## CHALLENGE
From the opening line of the records through the line bearing "its six feet.", set down every line exactly.

(Lines of data)

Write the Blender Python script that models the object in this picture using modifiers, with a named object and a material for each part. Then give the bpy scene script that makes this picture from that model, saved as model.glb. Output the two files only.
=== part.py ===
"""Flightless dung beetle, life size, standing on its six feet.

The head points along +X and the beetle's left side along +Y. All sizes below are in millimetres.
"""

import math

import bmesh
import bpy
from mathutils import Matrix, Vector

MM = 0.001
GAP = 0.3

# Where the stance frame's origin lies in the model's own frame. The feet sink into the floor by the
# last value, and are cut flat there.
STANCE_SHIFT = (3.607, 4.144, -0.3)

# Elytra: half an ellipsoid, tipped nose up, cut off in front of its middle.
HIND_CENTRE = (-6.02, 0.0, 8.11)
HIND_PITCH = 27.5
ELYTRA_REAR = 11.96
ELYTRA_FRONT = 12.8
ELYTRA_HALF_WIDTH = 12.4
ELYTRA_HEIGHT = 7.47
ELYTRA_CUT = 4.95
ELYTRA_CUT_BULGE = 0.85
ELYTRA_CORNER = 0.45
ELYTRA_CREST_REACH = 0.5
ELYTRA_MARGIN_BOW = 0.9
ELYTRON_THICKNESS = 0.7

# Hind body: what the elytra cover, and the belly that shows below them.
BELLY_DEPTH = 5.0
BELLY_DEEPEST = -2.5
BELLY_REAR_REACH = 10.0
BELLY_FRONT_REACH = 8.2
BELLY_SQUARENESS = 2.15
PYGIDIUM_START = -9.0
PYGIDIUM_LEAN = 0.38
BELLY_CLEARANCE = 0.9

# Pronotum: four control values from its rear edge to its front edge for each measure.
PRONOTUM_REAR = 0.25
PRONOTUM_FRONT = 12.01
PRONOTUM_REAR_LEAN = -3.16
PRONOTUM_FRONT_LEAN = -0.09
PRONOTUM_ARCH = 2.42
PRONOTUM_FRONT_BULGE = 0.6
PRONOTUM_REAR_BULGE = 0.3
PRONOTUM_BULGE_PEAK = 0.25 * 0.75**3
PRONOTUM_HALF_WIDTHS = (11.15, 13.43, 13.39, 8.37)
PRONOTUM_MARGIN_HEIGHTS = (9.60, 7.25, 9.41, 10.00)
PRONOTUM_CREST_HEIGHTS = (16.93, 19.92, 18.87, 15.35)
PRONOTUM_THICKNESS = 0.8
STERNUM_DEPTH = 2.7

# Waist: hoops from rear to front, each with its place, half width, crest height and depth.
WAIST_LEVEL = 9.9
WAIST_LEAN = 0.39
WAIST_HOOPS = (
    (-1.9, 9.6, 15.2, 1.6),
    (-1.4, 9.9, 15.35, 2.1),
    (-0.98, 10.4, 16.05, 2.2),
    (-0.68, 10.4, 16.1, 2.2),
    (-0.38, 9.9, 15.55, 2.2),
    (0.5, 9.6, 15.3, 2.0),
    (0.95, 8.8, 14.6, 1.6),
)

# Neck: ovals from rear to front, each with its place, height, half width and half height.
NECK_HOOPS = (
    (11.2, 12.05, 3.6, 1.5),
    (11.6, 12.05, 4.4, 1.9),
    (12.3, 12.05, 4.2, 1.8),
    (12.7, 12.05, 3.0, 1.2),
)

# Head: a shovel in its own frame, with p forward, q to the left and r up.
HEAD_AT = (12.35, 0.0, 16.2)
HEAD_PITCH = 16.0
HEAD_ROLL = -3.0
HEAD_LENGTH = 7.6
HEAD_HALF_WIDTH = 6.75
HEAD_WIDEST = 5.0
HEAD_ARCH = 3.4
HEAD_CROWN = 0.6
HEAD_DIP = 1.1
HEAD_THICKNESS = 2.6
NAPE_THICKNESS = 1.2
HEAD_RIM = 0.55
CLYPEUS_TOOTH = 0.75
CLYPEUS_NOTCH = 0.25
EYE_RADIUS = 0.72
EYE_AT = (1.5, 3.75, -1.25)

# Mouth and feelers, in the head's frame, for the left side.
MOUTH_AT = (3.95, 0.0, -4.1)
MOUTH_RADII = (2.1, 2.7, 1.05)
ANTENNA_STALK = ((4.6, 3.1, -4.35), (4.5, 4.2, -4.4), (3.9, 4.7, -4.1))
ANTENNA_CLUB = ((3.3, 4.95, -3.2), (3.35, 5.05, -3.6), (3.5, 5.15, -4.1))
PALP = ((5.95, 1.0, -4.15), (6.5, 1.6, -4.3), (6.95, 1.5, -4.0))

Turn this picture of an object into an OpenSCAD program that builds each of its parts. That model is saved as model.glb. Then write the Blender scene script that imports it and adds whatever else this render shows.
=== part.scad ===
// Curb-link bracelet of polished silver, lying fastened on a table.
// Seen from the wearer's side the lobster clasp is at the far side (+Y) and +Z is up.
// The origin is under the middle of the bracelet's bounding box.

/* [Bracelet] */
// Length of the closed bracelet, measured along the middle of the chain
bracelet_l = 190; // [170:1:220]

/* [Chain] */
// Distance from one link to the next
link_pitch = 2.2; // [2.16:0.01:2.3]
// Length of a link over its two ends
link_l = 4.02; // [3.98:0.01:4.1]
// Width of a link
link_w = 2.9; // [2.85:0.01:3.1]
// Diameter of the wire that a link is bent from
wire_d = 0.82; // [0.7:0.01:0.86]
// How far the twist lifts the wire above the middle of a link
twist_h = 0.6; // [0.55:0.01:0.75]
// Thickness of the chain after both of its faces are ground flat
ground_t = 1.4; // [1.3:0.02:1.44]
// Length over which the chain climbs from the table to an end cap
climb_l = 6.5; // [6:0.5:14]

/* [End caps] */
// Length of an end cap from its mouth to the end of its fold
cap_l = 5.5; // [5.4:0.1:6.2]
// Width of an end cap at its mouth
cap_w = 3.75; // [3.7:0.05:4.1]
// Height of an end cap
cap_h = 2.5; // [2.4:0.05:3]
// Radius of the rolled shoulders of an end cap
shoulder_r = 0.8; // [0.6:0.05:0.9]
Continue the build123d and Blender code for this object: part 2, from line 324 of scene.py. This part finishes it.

## WORKED ANSWER
Write the Blender Python script that models the object in this picture using modifiers, with a named object and a material for each part. Then give the bpy scene script that makes this picture from that model, saved as model.glb. Output the two files only.
=== part.py ===
"""Flightless dung beetle, life size, standing on its six feet.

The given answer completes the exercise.